About audio files, I prefer to stay with 24/96, so it’s OK for that.
I run Roon with HQPlayer desktop (install a Linux means to buy HQP E), I use the FireWire output of my Mac, which sounds better than USB, so I prefer to stay with this output.

I’m also using my Mac for streaming movies…

for these reasons, I don’t know what material can do that apart a Mac mini…

Bill, I know it’s been a year since you replied here but wondered if you could tell me what you did to get the Mac optical out working on Ubuntu please?

Just set up a Mac Book Pro 2009 with Ubuntu 18.04, and it works really well (4gb ram and SSD) but can’t get the optical out to work… assume its some driver thing in ALSA.

Anyway if you can remember and share that would be great!

Cheers.

I think I used Ubuntu 16.04 at the time. I don’t remember having to do anything special; when I installed Roon Server, it identified the optical output right away. I’d tried quite a bit with OS X to get it working, all failures. And I tried again with just Ubuntu 16.04 without Roon, and again failed. It was installing Roon that made it work – and sold me on Roon.

So, what do you see in your “Devices connected directly to Core” group?

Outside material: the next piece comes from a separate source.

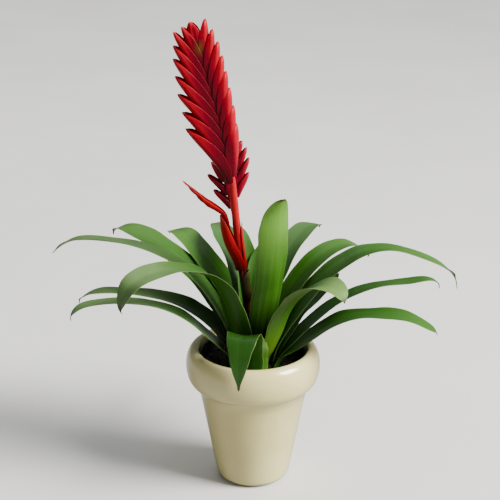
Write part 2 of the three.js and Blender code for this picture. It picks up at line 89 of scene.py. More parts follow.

Thanks for the reply, I see two entries

  • HDA NVIDIA CS4206 Analogue ALSA
    and another for
  • HDA NVIDIA CS4206 digital ALSA
    I assume the digital one is the optical as the other just plays Roon through the Mac Book’s speakers.

Yes, that looks right. Odd that mine was CS2406 and yours is CS4206. So if you select the digital one you should get the optical output jack.